I pretty much hated my entire chain of command in the Army. Since when is asking what a regulation says a crime? I can accept that I was “all ate up” I just wanted to know what I was doing wrong so I could have been something other that a “soup sandwich” forever. I also hated the crap they pulled when I got married, when my knees went bad, and when (over a year and a half later) I failed the run on a PT test. Could it possibly have had anything to do with my knees? Will you appologize to me now for writing me up on a counseling statement every time I went on sick call? Malingering my @$$, I ran out of horsepills!!! General Discharge this you incompetant sexist creeps. If you had done the paperwork right, you could have been rid of me when I weighed 130 lbs and couldn’t lose the last six. Was an honorable too good for me, or did you just like to tease the limping fat girl?

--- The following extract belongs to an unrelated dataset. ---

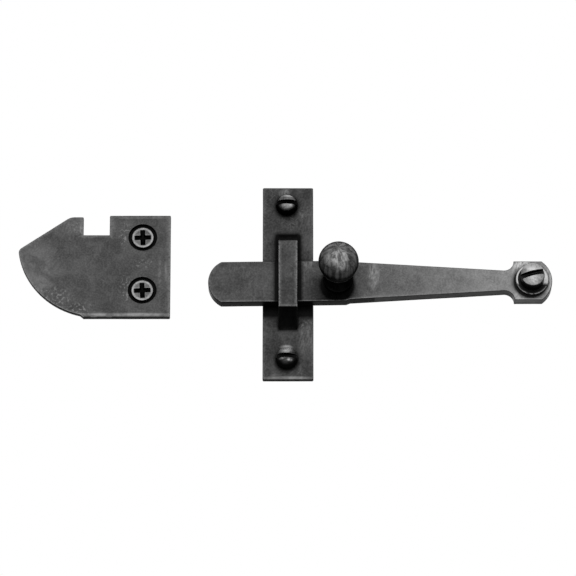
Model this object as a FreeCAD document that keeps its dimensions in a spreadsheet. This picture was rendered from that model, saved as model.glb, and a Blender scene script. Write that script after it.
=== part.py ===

I only ever hated one teacher. My junior year English teacher wanted my to write a parody called the Teen Declaration of Independance. Someone who depends on a parent has no business declaring independance. I asked her if I could do an alternate assignment, explaining my moral objections, and she said no. I considered failing the class, but decided to write it so sarcasticly that noone could possibly miss my meaning. I got a d-, and the note attached said that she couldn’t find a single error but that I did not fulfill the assignment. She set up a conference with my father to discuss my hostility. (He was the one who suggested sarcasm, when I asked for his advice. He was lauging for hours when he read the thing. He gave copies of it to his coworkers.)

I’m a bitter person. I’m working on it.


possibly the world’s only naive cynic

Pardon the run-on paragraphs, I’m too upset to edit.